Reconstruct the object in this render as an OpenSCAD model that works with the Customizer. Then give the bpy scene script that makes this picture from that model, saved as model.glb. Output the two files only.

--

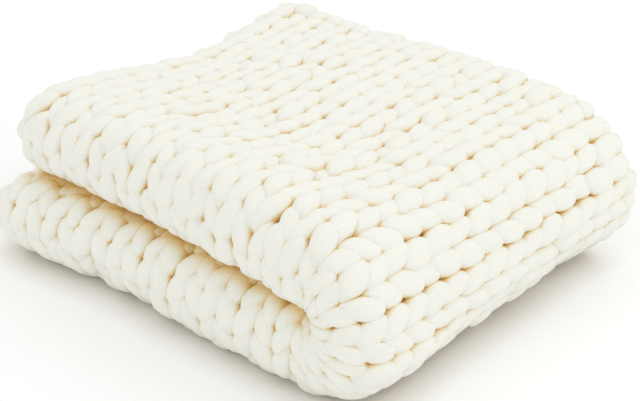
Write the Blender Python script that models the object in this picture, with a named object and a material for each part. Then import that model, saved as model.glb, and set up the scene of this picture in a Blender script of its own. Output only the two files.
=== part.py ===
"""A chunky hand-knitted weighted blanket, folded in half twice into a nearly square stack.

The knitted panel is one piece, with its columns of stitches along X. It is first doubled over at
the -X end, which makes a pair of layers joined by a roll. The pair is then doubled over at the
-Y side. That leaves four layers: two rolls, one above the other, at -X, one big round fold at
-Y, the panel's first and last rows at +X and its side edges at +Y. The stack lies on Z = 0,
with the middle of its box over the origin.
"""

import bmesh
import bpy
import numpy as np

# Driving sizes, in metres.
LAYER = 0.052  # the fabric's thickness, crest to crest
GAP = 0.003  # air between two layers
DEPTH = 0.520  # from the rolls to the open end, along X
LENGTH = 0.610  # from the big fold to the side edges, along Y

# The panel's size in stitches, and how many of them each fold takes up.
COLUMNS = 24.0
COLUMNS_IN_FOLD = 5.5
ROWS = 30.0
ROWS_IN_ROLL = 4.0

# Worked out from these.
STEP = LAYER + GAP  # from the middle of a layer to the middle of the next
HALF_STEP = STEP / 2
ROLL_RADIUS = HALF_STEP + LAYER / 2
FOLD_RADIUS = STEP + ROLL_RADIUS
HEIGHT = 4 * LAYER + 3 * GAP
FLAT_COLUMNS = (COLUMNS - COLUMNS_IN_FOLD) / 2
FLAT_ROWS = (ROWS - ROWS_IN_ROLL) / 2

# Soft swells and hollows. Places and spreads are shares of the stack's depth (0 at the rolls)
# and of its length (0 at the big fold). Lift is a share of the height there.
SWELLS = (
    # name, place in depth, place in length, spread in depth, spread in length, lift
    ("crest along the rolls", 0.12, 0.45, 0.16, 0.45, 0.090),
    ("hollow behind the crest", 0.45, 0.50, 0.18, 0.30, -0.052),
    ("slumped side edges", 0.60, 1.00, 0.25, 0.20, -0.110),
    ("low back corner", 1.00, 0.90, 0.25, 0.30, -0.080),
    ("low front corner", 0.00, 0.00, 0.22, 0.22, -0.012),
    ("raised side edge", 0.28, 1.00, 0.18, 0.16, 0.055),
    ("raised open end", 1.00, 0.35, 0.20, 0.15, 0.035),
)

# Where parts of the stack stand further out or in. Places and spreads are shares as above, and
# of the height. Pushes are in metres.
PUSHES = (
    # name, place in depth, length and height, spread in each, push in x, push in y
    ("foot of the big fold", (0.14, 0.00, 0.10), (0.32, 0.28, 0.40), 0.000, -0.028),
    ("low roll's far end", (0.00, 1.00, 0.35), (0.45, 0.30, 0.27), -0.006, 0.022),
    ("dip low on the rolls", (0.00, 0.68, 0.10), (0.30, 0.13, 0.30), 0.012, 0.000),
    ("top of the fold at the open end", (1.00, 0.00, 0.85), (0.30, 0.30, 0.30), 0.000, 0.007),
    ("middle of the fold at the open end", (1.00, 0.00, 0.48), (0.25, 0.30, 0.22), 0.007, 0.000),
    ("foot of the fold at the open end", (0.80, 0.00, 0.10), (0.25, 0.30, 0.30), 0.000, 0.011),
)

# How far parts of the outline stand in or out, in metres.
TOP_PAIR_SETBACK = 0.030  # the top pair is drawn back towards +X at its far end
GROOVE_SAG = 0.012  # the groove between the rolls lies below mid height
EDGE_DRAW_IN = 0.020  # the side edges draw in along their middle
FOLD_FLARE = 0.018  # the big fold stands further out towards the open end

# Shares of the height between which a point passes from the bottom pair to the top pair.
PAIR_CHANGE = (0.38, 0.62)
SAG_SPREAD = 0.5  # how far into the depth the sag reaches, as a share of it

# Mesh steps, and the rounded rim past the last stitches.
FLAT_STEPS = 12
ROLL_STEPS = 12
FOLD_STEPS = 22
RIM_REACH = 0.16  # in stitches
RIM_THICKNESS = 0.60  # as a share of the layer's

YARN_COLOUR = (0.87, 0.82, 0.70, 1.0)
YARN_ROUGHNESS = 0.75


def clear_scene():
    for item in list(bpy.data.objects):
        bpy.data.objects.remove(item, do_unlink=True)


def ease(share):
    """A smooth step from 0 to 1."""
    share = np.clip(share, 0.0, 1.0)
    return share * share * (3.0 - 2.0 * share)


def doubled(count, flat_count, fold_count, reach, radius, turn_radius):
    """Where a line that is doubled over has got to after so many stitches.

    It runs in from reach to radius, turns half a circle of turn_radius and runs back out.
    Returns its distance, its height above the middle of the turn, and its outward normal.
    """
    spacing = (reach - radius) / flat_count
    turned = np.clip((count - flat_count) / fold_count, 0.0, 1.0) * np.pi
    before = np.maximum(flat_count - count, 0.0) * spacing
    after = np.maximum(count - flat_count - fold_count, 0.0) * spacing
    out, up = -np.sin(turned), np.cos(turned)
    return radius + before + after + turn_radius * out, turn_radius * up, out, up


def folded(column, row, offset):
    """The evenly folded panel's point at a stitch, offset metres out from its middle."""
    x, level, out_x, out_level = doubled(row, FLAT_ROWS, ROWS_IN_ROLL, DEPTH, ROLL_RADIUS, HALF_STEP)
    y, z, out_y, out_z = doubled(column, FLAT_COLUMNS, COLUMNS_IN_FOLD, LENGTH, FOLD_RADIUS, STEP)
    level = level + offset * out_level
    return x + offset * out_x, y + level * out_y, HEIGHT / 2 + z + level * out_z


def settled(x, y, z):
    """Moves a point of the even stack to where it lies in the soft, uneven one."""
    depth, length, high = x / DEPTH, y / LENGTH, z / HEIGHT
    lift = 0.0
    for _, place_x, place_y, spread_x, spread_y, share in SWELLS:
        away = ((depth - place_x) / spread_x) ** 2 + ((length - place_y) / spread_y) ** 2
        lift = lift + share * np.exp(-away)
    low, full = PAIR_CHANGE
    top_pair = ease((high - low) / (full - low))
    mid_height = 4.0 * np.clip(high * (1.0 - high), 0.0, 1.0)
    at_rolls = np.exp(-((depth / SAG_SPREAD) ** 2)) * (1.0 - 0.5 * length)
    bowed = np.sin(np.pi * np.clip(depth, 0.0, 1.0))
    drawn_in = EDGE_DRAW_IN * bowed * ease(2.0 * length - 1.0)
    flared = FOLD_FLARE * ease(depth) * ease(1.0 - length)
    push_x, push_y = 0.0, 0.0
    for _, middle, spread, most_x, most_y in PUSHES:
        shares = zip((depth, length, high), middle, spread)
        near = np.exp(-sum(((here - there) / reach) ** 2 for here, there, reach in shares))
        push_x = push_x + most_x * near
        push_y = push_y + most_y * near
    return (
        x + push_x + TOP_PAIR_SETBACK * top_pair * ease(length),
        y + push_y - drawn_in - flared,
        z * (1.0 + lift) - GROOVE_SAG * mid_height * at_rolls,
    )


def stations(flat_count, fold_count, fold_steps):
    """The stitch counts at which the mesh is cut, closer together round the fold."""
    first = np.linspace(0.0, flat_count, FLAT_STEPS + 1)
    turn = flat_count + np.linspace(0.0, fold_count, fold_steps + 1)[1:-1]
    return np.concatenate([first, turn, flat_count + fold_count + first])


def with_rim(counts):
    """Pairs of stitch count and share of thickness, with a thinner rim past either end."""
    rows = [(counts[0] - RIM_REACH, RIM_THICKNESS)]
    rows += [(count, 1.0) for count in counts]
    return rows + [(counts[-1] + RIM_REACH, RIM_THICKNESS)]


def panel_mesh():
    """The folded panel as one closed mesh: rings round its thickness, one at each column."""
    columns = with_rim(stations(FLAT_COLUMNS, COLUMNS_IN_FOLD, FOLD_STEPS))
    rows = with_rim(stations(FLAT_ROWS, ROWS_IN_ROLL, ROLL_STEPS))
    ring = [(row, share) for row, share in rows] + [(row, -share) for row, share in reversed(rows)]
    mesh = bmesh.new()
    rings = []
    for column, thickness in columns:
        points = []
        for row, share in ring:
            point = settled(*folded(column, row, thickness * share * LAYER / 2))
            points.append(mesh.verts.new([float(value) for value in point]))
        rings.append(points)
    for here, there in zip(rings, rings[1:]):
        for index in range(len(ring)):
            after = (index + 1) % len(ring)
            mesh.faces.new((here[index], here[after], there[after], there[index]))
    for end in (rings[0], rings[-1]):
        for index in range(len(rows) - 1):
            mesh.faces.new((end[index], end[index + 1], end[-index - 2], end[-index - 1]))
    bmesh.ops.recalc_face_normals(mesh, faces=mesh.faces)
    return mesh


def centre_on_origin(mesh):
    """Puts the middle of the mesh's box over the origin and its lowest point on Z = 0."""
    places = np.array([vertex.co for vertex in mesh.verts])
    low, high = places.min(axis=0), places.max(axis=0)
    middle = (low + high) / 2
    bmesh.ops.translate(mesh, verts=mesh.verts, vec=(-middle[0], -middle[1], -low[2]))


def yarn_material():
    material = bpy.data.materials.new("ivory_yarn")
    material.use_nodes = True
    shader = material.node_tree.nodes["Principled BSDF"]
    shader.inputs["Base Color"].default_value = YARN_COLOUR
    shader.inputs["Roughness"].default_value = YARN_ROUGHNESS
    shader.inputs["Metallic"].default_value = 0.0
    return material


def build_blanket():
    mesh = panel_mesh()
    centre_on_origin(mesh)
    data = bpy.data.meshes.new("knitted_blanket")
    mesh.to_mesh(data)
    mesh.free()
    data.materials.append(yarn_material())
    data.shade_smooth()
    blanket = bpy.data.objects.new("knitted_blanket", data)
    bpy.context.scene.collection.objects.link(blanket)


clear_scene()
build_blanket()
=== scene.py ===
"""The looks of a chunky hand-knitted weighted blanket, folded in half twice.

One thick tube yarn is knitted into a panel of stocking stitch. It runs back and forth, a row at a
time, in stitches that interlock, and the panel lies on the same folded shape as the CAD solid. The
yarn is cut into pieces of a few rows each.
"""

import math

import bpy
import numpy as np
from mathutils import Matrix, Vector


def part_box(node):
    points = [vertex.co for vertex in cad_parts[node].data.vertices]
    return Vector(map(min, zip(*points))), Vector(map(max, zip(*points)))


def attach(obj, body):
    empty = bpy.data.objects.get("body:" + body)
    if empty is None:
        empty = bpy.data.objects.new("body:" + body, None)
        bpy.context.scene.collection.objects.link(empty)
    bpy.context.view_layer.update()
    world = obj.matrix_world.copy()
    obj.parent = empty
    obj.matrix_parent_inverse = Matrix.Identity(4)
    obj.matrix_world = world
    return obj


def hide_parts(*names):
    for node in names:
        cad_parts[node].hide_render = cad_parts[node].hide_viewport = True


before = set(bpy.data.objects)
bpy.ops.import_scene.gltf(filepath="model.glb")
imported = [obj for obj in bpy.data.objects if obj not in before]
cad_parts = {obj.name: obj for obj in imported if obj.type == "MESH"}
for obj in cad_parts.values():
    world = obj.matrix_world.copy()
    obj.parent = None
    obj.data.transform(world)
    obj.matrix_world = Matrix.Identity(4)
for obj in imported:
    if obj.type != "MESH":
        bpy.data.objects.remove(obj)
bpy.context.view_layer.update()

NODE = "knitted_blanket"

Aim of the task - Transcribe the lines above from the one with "return material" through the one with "points = [vertex.co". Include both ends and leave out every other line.

Response to this exercise -
    return material


def build_blanket():
    mesh = panel_mesh()
    centre_on_origin(mesh)
    data = bpy.data.meshes.new("knitted_blanket")
    mesh.to_mesh(data)
    mesh.free()
    data.materials.append(yarn_material())
    data.shade_smooth()
    blanket = bpy.data.objects.new("knitted_blanket", data)
    bpy.context.scene.collection.objects.link(blanket)


clear_scene()
build_blanket()
=== scene.py ===
"""The looks of a chunky hand-knitted weighted blanket, folded in half twice.

One thick tube yarn is knitted into a panel of stocking stitch. It runs back and forth, a row at a
time, in stitches that interlock, and the panel lies on the same folded shape as the CAD solid. The
yarn is cut into pieces of a few rows each.
"""

import math

import bpy
import numpy as np
from mathutils import Matrix, Vector


def part_box(node):
    points = [vertex.co for vertex in cad_parts[node].data.vertices]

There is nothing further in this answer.